Da opressão à liberdade

(Fonte: Evandro Teixeira/Reprodução)(Fonte: Evandro Teixeira/Reprodução)

A Era Vargas, que predominou de 1930 a 1945, foi caracterizada por um período de progressos e transformações políticas, sociais e econômicas fundamentais para o processo eleitoral no Brasil, principalmente com a inclusão da instituição do voto das mulheres e do voto secreto. Além disso, com a criação do Tribunal Superior Eleitoral e dos Tribunais Regionais Eleitorais para supervisionarem o processo, as eleições se encaminhavam, finalmente, para algo mais amplo e limpo – pelo menos no quesito de votos.

Com o fim do Estado Novo, em 1945, em que as eleições foram suspensas, foi o momento de maior experiência democrática do país, com as mulheres podendo então votar para presidente e os analfabetos também adquirindo seu direito.

O Golpe de 1964, que instaurou a Ditadura Militar por 20 derradeiros anos no Brasil, limitou as eleições a apenas alguns cargos, mas não ocorreu nenhuma eleição direta para Presidência da República.
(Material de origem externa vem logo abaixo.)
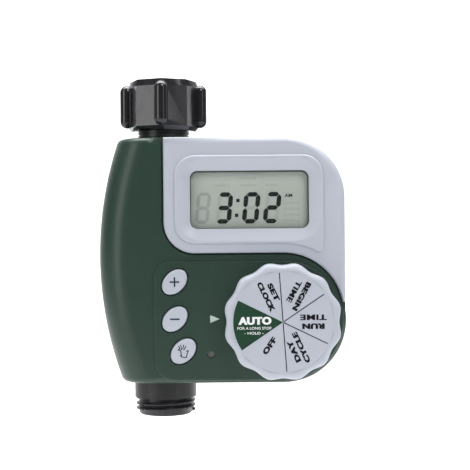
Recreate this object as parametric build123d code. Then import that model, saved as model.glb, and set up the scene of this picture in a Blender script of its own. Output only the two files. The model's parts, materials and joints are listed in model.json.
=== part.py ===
from build123d import *
import os
from math import asin, atan2, cos, degrees, radians, sin, sqrt

# A single-outlet drip irrigation timer that screws onto a garden tap and carries a hose below it.
# Millimetres. X runs to the right, Y to the back and Z up. The origin is the centre of the inlet
# nut's mouth, on the pipe axis. A depth called "front" or "f" is a distance forward of the pipe
# axis, so it is minus Y.

# ---------------------------------------------------------------- case
CASE_RIGHT = 81.0
CASE_TOP = -27.0
TOP_RIGHT_R = 27.0
DIAL_X = 52.7
DIAL_Z = -108.0
END_X = 53.6
END_R = 27.7
CASE_BOTTOM = DIAL_Z - END_R
BULGE_R = 160.0
BULGE_LEFT = -28.7
BULGE_Z = -79.4
SIDE_ROUND = 14.0
EDGE_ROUND = 3.0
FRONT_F = 22.0
BACK_Y = 22.0
WALL = 2.4
SEAM_FRONT_F = 4.0
SEAM_REAR_F = 3.8
FAR = 200.0
SEAL_IN = 0.8
SEAL_OUT = 1.8
SEAL_DEPTH = 0.8
CRADLES = (-86.0, -124.0)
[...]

Isso só voltou a acontecer a partir de 1984, quando o país atravessou um longo processo de redemocratização após o movimento pelas Diretas Já.

(Fonte: Roberto Jayme/TSE)(Fonte: Roberto Jayme/TSE)

No ano seguinte, com a morte de Tancredo Neves, que não conseguiu ser empossado como presidente a tempo, José Sarney no cargo de vice ascendeu como o primeiro presidente civil depois de 20 anos, e promulgou a nova Constituição Federal.

Seu governo iniciou uma nova era tanto para o Brasil quanto para o processo eleitoral, consolidando o voto universal e secreto, e garantindo a idoneidade das eleições de maneira ampla, principalmente com a criação das urnas eletrônicas, em 1996, e do trabalho das Justiças Eleitorais.

Desde então, o Brasil se tornou dono do quarto maior eleitorado do mundo, e um modelo no processo de votação e nas eleições para as demais nações.